Oh well. Grabbing my scissors and with the help of my 4 year old I had the afternoon planned. If you think you would be long done before your four year old finished their story- you’d be wrong. She managed to talk nonstop for probably an hour straight. Maybe that made the time go by faster? No. No, it did not. We cut the black and white sections of newspaper into skinny strips and filled a big bucket.
The long awaited arrival
Then the most beautiful sound a woman can hear: the FedEx truck pulling into the driveway with a package for little ol’ me. It felt like Christmas! That may be a little sad. I’ll get back to you on that. Soon after opening the bags and seeing the wriggly worms I followed the instructions and added a half cup of water to “rehydrate” them. We immediately put them in the compost in our freezer farm. My daughter and I soaked the strips of newspaper and wrung them out until just moist, not sopping. We laid them gently over the worms and let them be. Possibly the only person as excited about these worms as I am is my daughter. She wanted to hold them and sing to them. Haha
I had a great experience using Uncle Jim’s for my worm order, there were only a couple worms that didn’t survive the shipping. After checking on them the next morning, they all appear happy and wiggly!
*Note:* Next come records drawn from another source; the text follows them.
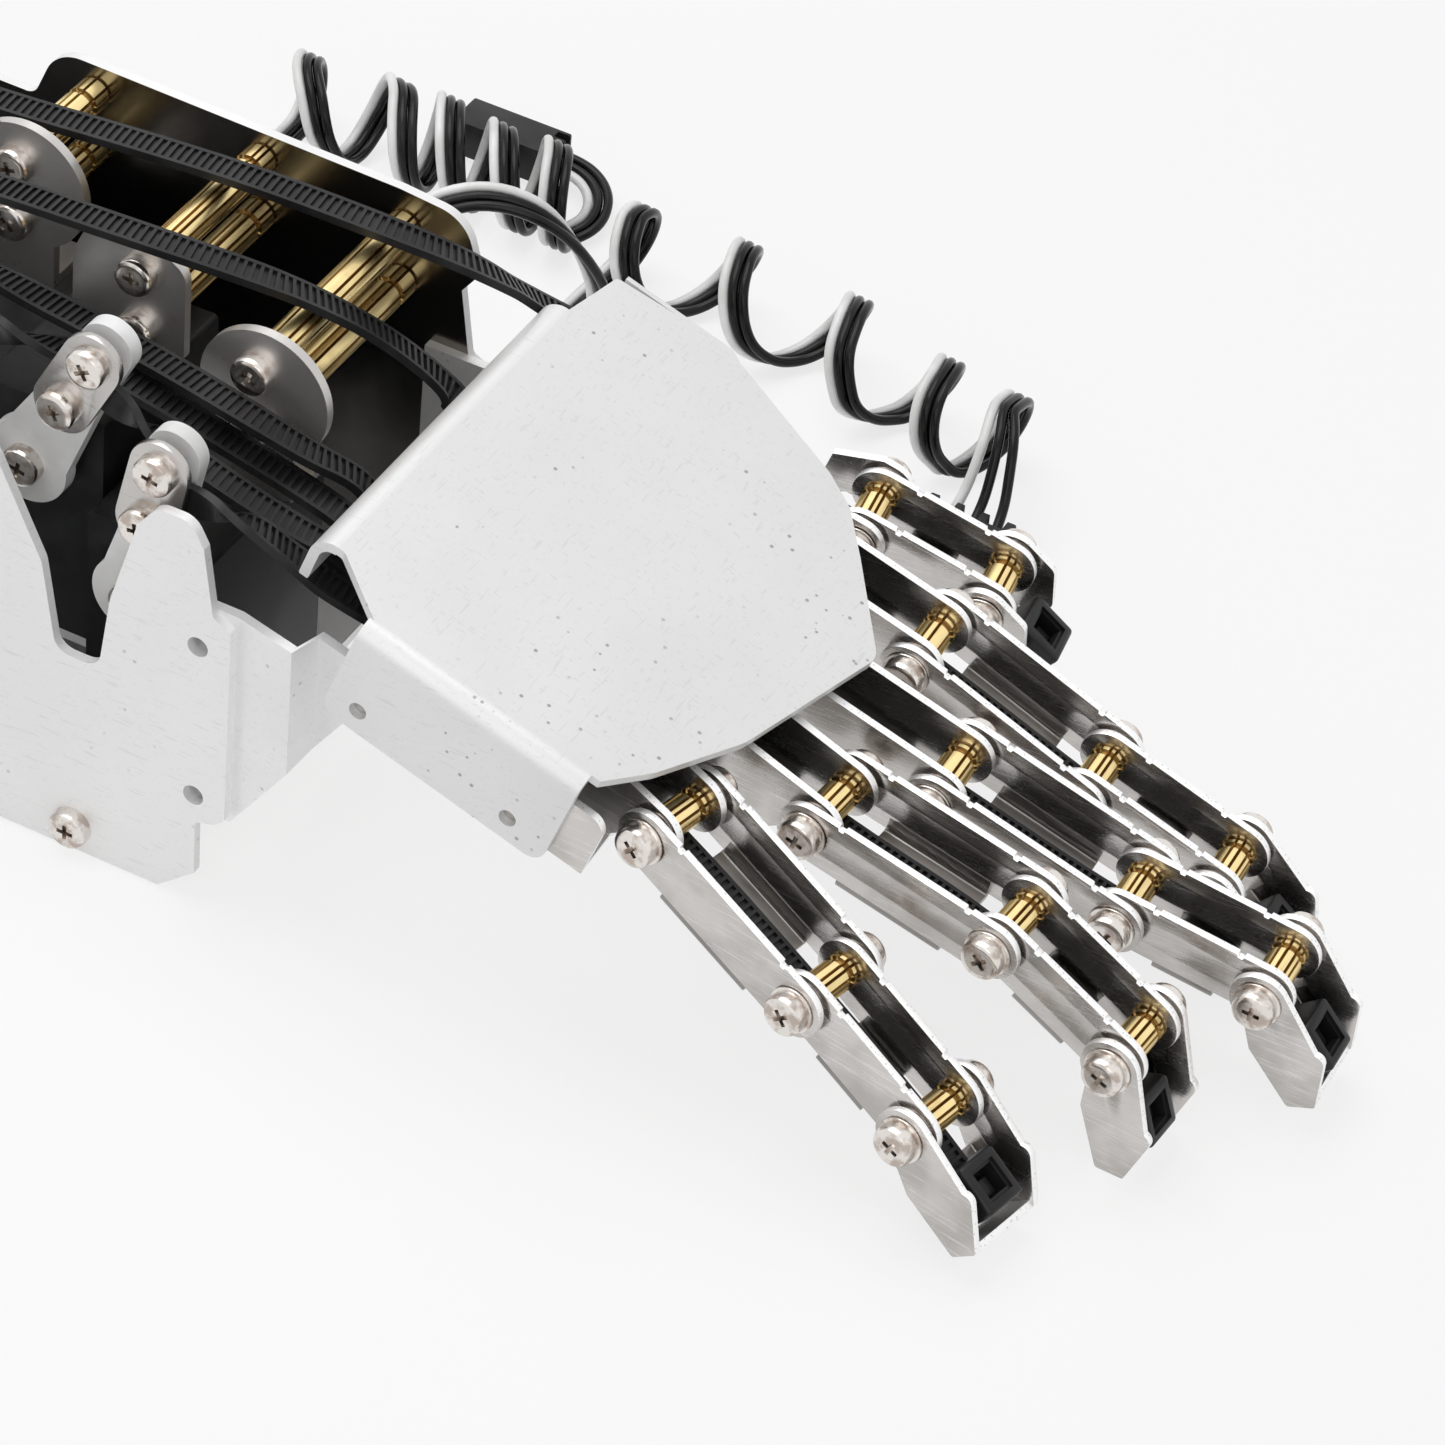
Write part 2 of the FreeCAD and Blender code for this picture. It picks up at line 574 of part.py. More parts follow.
def thumb():
    """Swinging thumb base, thumb link, short tip, pivots and the two thumb straps."""
    base = within(palm_frame, THUMB_PIVOT, V(0, 0, 1), THUMB_SPLAY)
    second = within(base, V(THUMB, 0, 0), V(0, 1, 0), THUMB_TIP_BEND)
    wide = OUTER + LINK_SHEET
    arm_low = -WEB_DROP
    to_base = base.inverse().multiply(palm_frame)
    pin = to_base.multVec(V(SWING_PIN.x, SWING_PIN.y, THUMB_PIVOT.z))
    post = to_base.multVec(V(SWING_POST.x, SWING_POST.y, THUMB_PIVOT.z))
    ears = both_sides([
        (-EAR_R - 4.5, -WEB_DROP), (-WEB_BACK, -WEB_DROP), (-WEB_BACK + 2.0, -EAR_R), (EAR_R, -EAR_R, EAR_R),
        (EAR_R, EAR_R, EAR_R), (-2.0, EAR_R), (-EAR_R - 4.5, EAR_R * 0.2),
    ], OUTER)
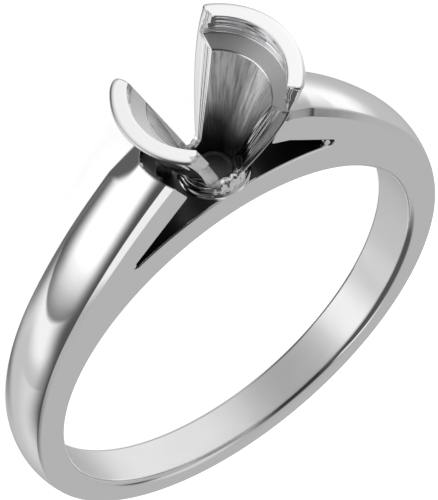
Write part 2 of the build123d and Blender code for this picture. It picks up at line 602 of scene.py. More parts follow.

I absolutely can’t wait to start harvesting the castings and keeping these little guys busy helping us compost.
One step closer!
Part of my “zero waste” journey is reducing the amount of trash our family produces. As a family of four, we create one bag of trash per week. I seriously cannot wait until the youngest is out of diapers, it will reduce so much waste! (Unfortunately we weren’t successful cloth diapering the youngest, although we had few to no issues with our oldest) A large part of the trash we end up with are vegetable peels that the chickens don’t care for. I save as many veggie scraps as I can to make vegetable stock for soups, but so many end up in the trash.
Long term my goal is to only produce one bag of trash per month- and I hope I’m well on my way to that!
I’d love to hear about your vermiculture journey! How do you utilize these little creatures?